Who says you can’t have it all?

Chris Anderson of The Long Tail fame argues today that in the end niche brands are where consumers are headed, and that big is usually equated with bad. The two examples he provides are Converse, which is now a wholly owned subsidiary of Nike, and Scharffen Berger, a small chocolate company that was bought out by Hershey.

Back to candy. Hershey has just launched AllChocolate.com, which is built around the high-end boutique brands of its Artisan Confections subsidiary, such as Dagoba Organic Chocolate, Joseph Schmidt, Cacao Reserve and Scharffen Berger. Hershey is mentioned as a “sponsor” of the site, but the connection isn’t drawn much more explicitly than that.

It is a testament to the inversion of power in the marketplace that for the influentials Hershey is trying to reach, an artisinal Berkeley chocolatier such as John Scharffenberger apparently has more brand power than America’s largest candy company. But that’s exactly the conclusion Anheurser Busch came to when it created Long Tail Libations. Niche brands rule!

Isn’t it the case, though, that these companies aren’t exchanging their mainstream brands in exchange for niche brands, but rather are simply trying to add to their bottom line by branching out into more profitable products? Granted, if Hershey slapped their own brand on Scharffen Berger chocolate, its esteem would drop in the marketplace.

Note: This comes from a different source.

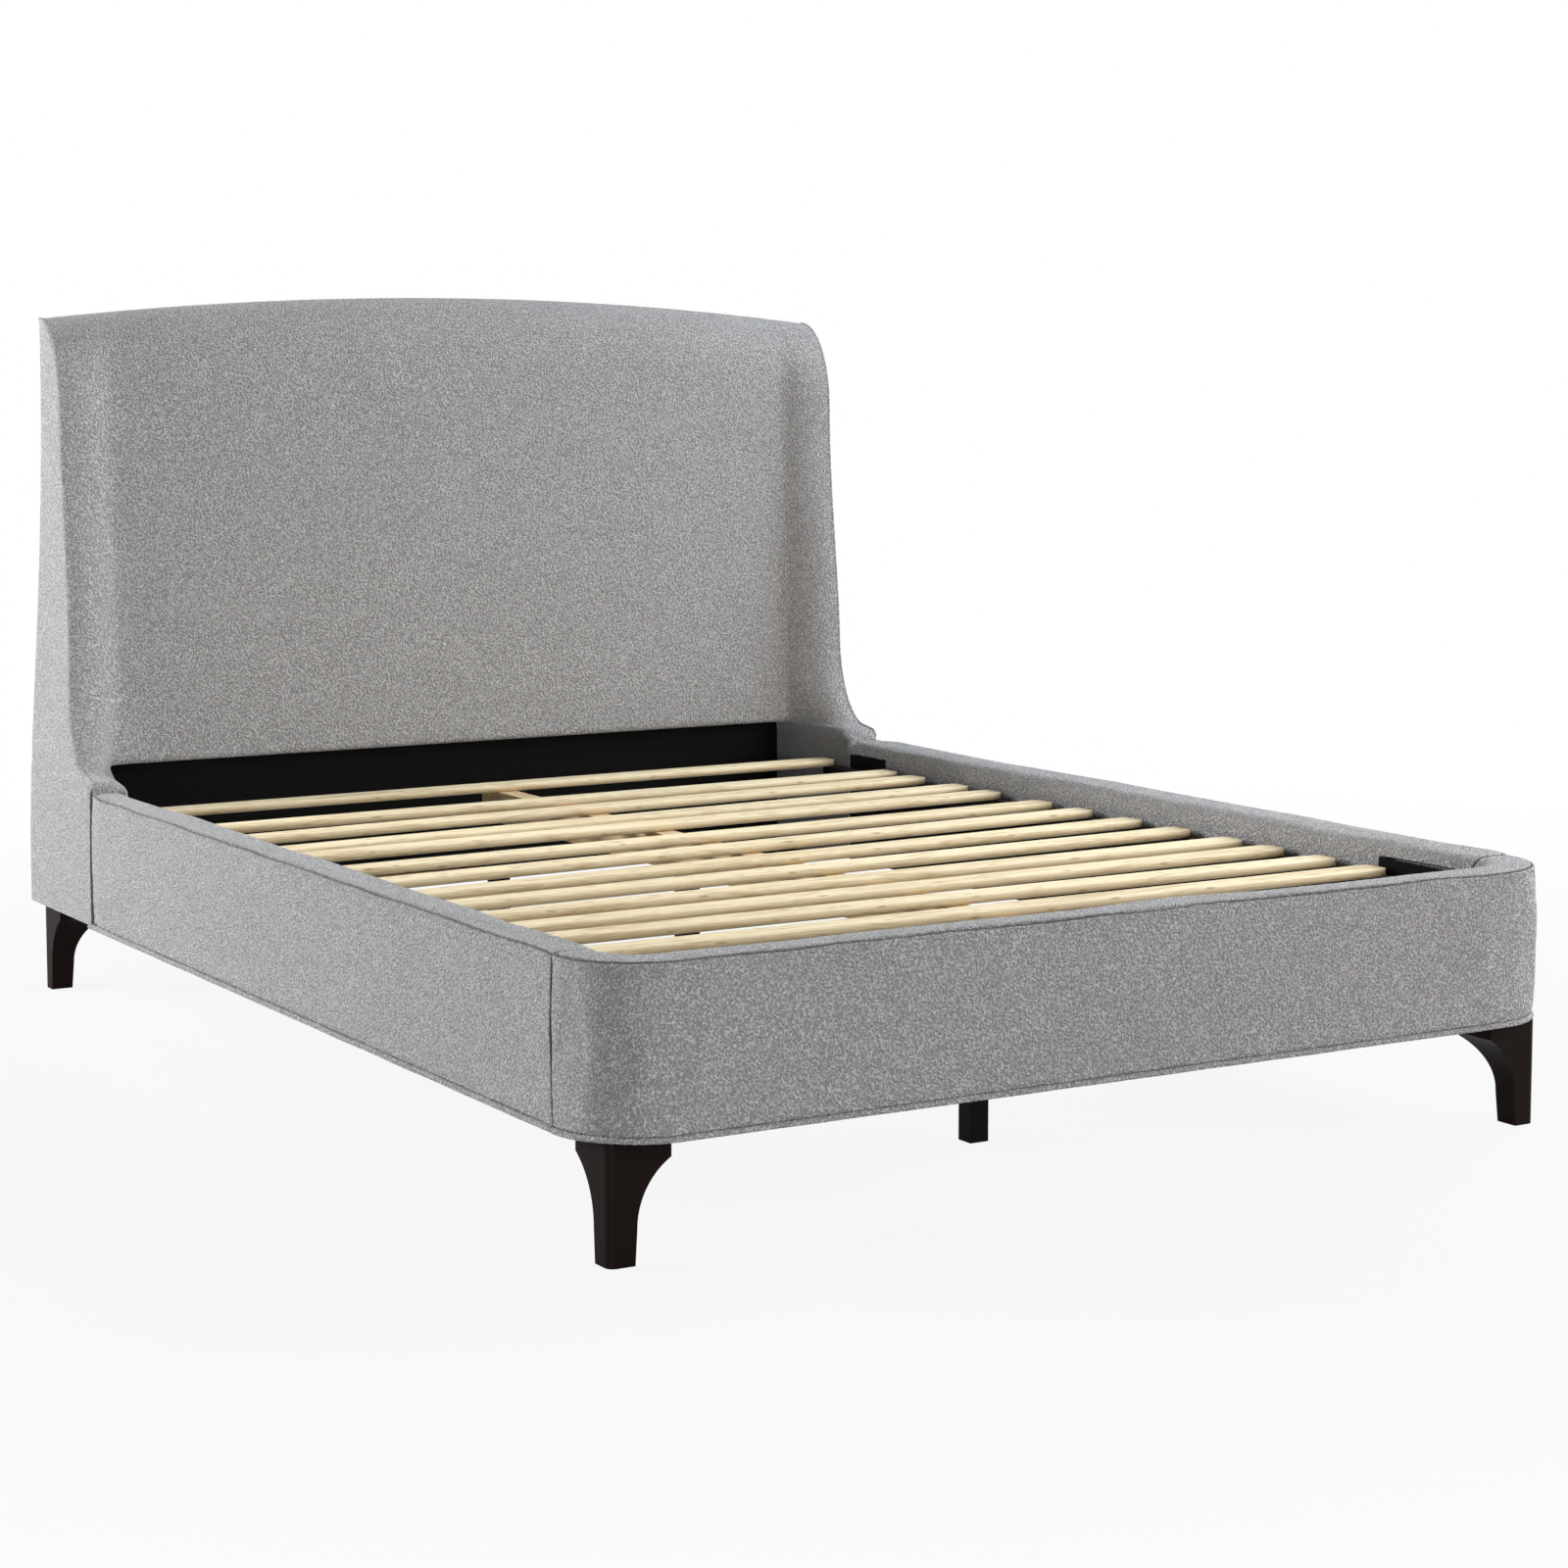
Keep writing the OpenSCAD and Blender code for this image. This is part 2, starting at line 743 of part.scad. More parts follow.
// ----------------------------------------------------- brackets and bolts

// Hanger bolt that joins a leg to the timber above it; extra widens it to a hole
module leg_bolt(corner, dir, extra) {
    inside = [leg_w * 0.45, leg_w * 0.68];
    depth = leg_h / 3;
    translate([corner[0] - inside[0], corner[1] + dir * inside[1], leg_h - depth])
        cylinder(d = bolt_d + extra, h = 2 * depth);
}

module leg_bolts() {
    color("silver") for (side = ["left", "right"]) on(side) {
        leg_bolt([leg_x, leg_front_y], 1, 0);
        leg_bolt([leg_x, leg_rear_y], -1, 0);
    }
}

// Bolt with its head's underside at the origin and its shank along +z
module bolt(extra) {
    translate([0, 0, -bolt_head_h]) cylinder(d = bolt_head_d + extra, h = bolt_head_h);
    cylinder(d = bolt_d + extra, h = bolt_l);
}

// Places two bolts one above the other
module bolt_pair() {
    for (s = [-0.5, 0.5]) translate([0, 0, bracket_z + bracket_h / 2 + s * bolt_pitch_z]) children();
}

// Bolts through a bracket's arm into the board outside it, at y
module side_bolts(y, extra) {
    bolt_pair() translate([board_in_x - bracket_t, y, 0]) rotate([0, 90, 0]) bolt(extra);
}

// Bolts of the right rail's two brackets in the rail
module rail_bolts_one(extra) {
    side_bolts(rail_y1 - bracket_arm + bolt_inset, extra);
    side_bolts(rail_y0 + bracket_arm - bolt_inset, extra);
}

// Bolts of the right head bracket in the wing board
module wing_bolts(extra) {
    bolt_pair() translate([board_in_x - bracket_t, toe_y + bracket_arm - bolt_inset, 0])
        rotate([0, 90, 0]) bolt(extra);
}

// Bolts of the right foot bracket in the corner block
module block_bolts(extra) {
    bolt_pair() translate([well_x - bolt_head_d, rail_y0 + bracket_t, 0])
        rotate([90, 0, 0]) bolt(extra);
}

module rail_bolts() {
    color("silver") for (side = ["left", "right"]) on(side) {
        rail_bolts_one(0);
        wing_bolts(0);
        block_bolts(0);
    }
}

// Flat plate that joins a rail to a wing board
module head_bracket(side) {
    color("black")
    on(side) difference() {
        translate([board_in_x - bracket_t, rail_y1 - bracket_arm, bracket_z])
            cube([bracket_t, 2 * bracket_arm + wing_gap - past, bracket_h]);
        rail_bolts_one(fit);
        wing_bolts(fit);
    }
}

// Angle plate that joins a rail to the footboard's corner block
module foot_bracket(side) {
    arm_x0 = well_x - 2 * bolt_head_d;
    color("black")
    on(side) difference() {
        union() {
            translate([board_in_x - bracket_t, rail_y0, bracket_z])
                cube([bracket_t, bracket_arm, bracket_h]);
            translate([arm_x0, rail_y0, bracket_z]) cube([board_in_x - arm_x0, bracket_t, bracket_h]);
        }
        rail_bolts_one(fit);
        block_bolts(fit);
    }
}

// --------------------------------------------------------------- assembly

headboard_frame();
headboard_panel();
headboard_pad();
headboard_back();
headboard_lower_cloth();
wing_board("left");  // left_wing_board
wing_board("right");  // right_wing_board
wing_pad("left");  // left_wing_pad
wing_pad("right");  // right_wing_pad
wing_welt("left");  // left_wing_welt
wing_welt("right");  // right_wing_welt
rail_board("left");  // left_rail_board
rail_board("right");  // right_rail_board
rail_pad("left");  // left_rail_pad
rail_pad("right");  // right_rail_pad
rail_welt("left");  // left_rail_welt
rail_welt("right");  // right_rail_welt
ledger("left");  // left_ledger
ledger("right");  // right_ledger
rail_inner_cloth("left");  // left_rail_inner_cloth
rail_inner_cloth("right");  // right_rail_inner_cloth
head_bracket("left");  // left_head_bracket
head_bracket("right");  // right_head_bracket
foot_bracket("left");  // left_foot_bracket
foot_bracket("right");  // right_foot_bracket
footboard_core();
footboard_pad();
footboard_welt();
corner_block("left");  // left_corner_block
corner_block("right");  // right_corner_block
leg("left", leg_front_y, 1);  // left_front_leg
leg("right", leg_front_y, 1);  // right_front_leg
leg("left", leg_rear_y, -1);  // left_rear_leg
leg("right", leg_rear_y, -1);  // right_rear_leg
center_beam();
beam_hanger();
center_leg(0);  // center_leg_rear
center_leg(1);  // center_leg_middle
center_leg(2);  // center_leg_front
rail_bolts();
leg_bolts();
for (i = [1:slat_count]) slat(i);
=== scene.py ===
"""Upholstered queen bed in grey boucle: soft covers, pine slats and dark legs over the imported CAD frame.

Metres, +Z up, head of the bed at +Y. Sections follow the order in which the bed is put together.
"""

import bmesh
import bpy
import numpy as np
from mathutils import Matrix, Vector


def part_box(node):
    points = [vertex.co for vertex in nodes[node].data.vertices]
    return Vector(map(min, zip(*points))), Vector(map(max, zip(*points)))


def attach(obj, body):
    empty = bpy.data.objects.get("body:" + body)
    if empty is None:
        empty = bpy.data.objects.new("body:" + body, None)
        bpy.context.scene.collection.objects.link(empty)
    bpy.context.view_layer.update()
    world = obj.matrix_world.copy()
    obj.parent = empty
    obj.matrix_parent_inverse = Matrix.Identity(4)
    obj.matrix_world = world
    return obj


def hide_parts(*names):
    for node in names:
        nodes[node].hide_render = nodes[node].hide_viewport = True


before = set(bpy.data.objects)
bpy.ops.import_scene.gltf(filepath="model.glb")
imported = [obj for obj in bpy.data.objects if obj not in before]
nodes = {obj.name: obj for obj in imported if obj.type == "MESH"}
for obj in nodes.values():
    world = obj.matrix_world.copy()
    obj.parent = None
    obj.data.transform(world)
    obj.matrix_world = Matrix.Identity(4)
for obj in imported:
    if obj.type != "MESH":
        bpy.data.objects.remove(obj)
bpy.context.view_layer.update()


# ---------------------------------------------------------------- side rails and footboard
# Timber boards wrapped in foam and boucle. The cover is an outer face and a top band sewn
# together along the outer top edge, pulled over the soft inner edge and stapled underneath.

rail_lo, rail_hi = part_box("right_rail_pad")
board_lo, board_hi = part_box("right_rail_board")
panel_w = rail_hi.x - rail_lo.x
panel_h = rail_hi.z - rail_lo.z
under_z = rail_lo.z
board_in = rail_hi.x - board_hi.x
board_out = rail_hi.x - board_lo.x
board_top = board_hi.z - under_z
station_step = 0.008


def ripple(s, length, seed):
    """Wave between about -1 and 1 that never repeats: six sines of random phase near one length."""
    dice = np.random.default_rng(seed)
    total = np.zeros_like(s)
    for _ in range(6):
        total += np.sin(2 * np.pi * (s / (length * dice.uniform(0.6, 1.6)) + dice.random()))
    return total / 3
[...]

At the same time, Hershey almost certainly makes more money on Kit Kat bars than they do on all of their boutique chocolate brands combined.

The same can be said for Nike. Nike is considered one of the strongest corporate brands around. Converse just happens to be popular with people who generally dislike Nike as a brand, so it enables Nike to bring in revenue from an even wider group of people.

Big companies aren’t abandoning their mainstream brands in favor of niche brands, rather they’re buying them or creating them in order to augment the bottom line.

6 thoughts on “Who says you can’t have it all?

  1. Co-opting is nothing new. This may be somewhat skewed in that Nike and Hershey don’t want the niche brand associated with the dominant one. They paid for the anti-establishment/street cred and don’t want to devalue it.

    And A-B didn’t buy Red Hook, they have a distribution agreement with them. Mmmm, the brewery just a bike ride away, too.

  2. See also Celestial Seasonings being acquired by Kraft… We can probably go back well beyond Ford acquiring Lincoln, except that the relative power and position of those brands is before our memories.

    I think that the interesting thing about brands is that their value largely exists between the customer’s perception of the process that leads to a product and the actual process that leads to the product. The Dallas Food look at what makes up Noka chocolates is a perfect example, but how many people have blind-tasted Scharffen Berger against Hershey’s bar chocolate and could tell you the difference?

  3. Well, hopefully Hersey won’t be moving the boutique makers off-shore as well.

    In any case, is this supposed to be new? Haagen Daz and Ben-and-Jerry’s used to be “boutique” ice cream makers (not that their purchase by larger companies did anything for the quality of their products).